**Short problem**
Give all of the lines again, with nothing added or dropped.
************
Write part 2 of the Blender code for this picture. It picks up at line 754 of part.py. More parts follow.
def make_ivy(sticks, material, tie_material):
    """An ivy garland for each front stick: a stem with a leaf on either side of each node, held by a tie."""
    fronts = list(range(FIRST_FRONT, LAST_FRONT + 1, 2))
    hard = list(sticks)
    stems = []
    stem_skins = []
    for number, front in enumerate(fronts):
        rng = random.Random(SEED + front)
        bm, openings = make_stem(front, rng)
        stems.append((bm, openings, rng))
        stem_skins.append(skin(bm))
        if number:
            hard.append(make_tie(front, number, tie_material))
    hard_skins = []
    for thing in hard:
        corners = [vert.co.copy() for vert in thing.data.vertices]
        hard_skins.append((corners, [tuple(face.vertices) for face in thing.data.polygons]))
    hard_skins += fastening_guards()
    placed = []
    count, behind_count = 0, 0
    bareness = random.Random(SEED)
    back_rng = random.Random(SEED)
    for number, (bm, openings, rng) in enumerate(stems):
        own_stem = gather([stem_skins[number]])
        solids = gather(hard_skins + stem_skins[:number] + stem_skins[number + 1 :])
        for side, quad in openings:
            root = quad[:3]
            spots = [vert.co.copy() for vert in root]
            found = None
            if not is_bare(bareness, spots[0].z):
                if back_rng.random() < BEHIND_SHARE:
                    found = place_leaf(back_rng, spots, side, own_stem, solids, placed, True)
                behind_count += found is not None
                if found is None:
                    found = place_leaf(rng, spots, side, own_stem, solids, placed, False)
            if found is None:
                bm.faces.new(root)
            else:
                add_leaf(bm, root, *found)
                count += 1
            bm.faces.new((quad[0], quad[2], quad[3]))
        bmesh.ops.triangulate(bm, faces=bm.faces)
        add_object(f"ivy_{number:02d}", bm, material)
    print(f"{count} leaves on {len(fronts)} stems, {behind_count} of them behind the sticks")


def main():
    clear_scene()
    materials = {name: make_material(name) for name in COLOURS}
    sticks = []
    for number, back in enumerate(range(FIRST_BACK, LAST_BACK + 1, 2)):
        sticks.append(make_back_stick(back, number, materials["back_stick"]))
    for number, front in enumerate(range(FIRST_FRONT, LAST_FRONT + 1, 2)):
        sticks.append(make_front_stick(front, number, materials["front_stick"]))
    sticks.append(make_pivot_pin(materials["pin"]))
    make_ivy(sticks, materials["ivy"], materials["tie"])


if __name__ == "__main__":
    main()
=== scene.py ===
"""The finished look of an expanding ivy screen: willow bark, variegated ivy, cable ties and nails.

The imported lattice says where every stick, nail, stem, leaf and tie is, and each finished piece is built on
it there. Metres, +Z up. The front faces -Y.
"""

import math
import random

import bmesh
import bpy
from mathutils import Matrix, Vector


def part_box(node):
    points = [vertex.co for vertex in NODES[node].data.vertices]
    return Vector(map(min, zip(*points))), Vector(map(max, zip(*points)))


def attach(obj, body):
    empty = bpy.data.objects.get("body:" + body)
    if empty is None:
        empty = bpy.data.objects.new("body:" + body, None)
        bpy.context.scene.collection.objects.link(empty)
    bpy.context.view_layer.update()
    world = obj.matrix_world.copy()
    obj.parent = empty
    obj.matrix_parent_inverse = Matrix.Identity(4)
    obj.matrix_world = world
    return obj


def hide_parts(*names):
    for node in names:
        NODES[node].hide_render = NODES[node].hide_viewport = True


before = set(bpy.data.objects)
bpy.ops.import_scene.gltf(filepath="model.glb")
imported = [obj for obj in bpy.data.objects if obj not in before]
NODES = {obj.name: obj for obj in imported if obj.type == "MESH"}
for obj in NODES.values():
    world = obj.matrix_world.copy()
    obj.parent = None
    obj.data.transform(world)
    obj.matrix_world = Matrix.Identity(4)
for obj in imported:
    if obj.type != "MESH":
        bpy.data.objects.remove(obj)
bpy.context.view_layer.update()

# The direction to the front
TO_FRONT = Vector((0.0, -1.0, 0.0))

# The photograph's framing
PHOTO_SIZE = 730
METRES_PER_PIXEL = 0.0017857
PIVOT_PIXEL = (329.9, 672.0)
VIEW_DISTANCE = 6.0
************
**Answer for the task**
Write part 2 of the Blender code for this picture. It picks up at line 754 of part.py. More parts follow.
def make_ivy(sticks, material, tie_material):
    """An ivy garland for each front stick: a stem with a leaf on either side of each node, held by a tie."""
    fronts = list(range(FIRST_FRONT, LAST_FRONT + 1, 2))
    hard = list(sticks)
    stems = []
    stem_skins = []
    for number, front in enumerate(fronts):
        rng = random.Random(SEED + front)
        bm, openings = make_stem(front, rng)
        stems.append((bm, openings, rng))
        stem_skins.append(skin(bm))
        if number:
            hard.append(make_tie(front, number, tie_material))
    hard_skins = []
    for thing in hard:
        corners = [vert.co.copy() for vert in thing.data.vertices]
        hard_skins.append((corners, [tuple(face.vertices) for face in thing.data.polygons]))
    hard_skins += fastening_guards()
    placed = []
    count, behind_count = 0, 0
    bareness = random.Random(SEED)
    back_rng = random.Random(SEED)
    for number, (bm, openings, rng) in enumerate(stems):
        own_stem = gather([stem_skins[number]])
        solids = gather(hard_skins + stem_skins[:number] + stem_skins[number + 1 :])
        for side, quad in openings:
            root = quad[:3]
            spots = [vert.co.copy() for vert in root]
            found = None
            if not is_bare(bareness, spots[0].z):
                if back_rng.random() < BEHIND_SHARE:
                    found = place_leaf(back_rng, spots, side, own_stem, solids, placed, True)
                behind_count += found is not None
                if found is None:
                    found = place_leaf(rng, spots, side, own_stem, solids, placed, False)
            if found is None:
                bm.faces.new(root)
            else:
                add_leaf(bm, root, *found)
                count += 1
            bm.faces.new((quad[0], quad[2], quad[3]))
        bmesh.ops.triangulate(bm, faces=bm.faces)
        add_object(f"ivy_{number:02d}", bm, material)
    print(f"{count} leaves on {len(fronts)} stems, {behind_count} of them behind the sticks")


def main():
    clear_scene()
    materials = {name: make_material(name) for name in COLOURS}
    sticks = []
    for number, back in enumerate(range(FIRST_BACK, LAST_BACK + 1, 2)):
        sticks.append(make_back_stick(back, number, materials["back_stick"]))
    for number, front in enumerate(range(FIRST_FRONT, LAST_FRONT + 1, 2)):
        sticks.append(make_front_stick(front, number, materials["front_stick"]))
    sticks.append(make_pivot_pin(materials["pin"]))
    make_ivy(sticks, materials["ivy"], materials["tie"])


if __name__ == "__main__":
    main()
=== scene.py ===
"""The finished look of an expanding ivy screen: willow bark, variegated ivy, cable ties and nails.

The imported lattice says where every stick, nail, stem, leaf and tie is, and each finished piece is built on
it there. Metres, +Z up. The front faces -Y.
"""

import math
import random

import bmesh
import bpy
from mathutils import Matrix, Vector


def part_box(node):
    points = [vertex.co for vertex in NODES[node].data.vertices]
    return Vector(map(min, zip(*points))), Vector(map(max, zip(*points)))


def attach(obj, body):
    empty = bpy.data.objects.get("body:" + body)
    if empty is None:
        empty = bpy.data.objects.new("body:" + body, None)
        bpy.context.scene.collection.objects.link(empty)
    bpy.context.view_layer.update()
    world = obj.matrix_world.copy()
    obj.parent = empty
    obj.matrix_parent_inverse = Matrix.Identity(4)
    obj.matrix_world = world
    return obj


def hide_parts(*names):
    for node in names:
        NODES[node].hide_render = NODES[node].hide_viewport = True


before = set(bpy.data.objects)
bpy.ops.import_scene.gltf(filepath="model.glb")
imported = [obj for obj in bpy.data.objects if obj not in before]
NODES = {obj.name: obj for obj in imported if obj.type == "MESH"}
for obj in NODES.values():
    world = obj.matrix_world.copy()
    obj.parent = None
    obj.data.transform(world)
    obj.matrix_world = Matrix.Identity(4)
for obj in imported:
    if obj.type != "MESH":
        bpy.data.objects.remove(obj)
bpy.context.view_layer.update()

# The direction to the front
TO_FRONT = Vector((0.0, -1.0, 0.0))

# The photograph's framing
PHOTO_SIZE = 730
METRES_PER_PIXEL = 0.0017857
PIVOT_PIXEL = (329.9, 672.0)
VIEW_DISTANCE = 6.0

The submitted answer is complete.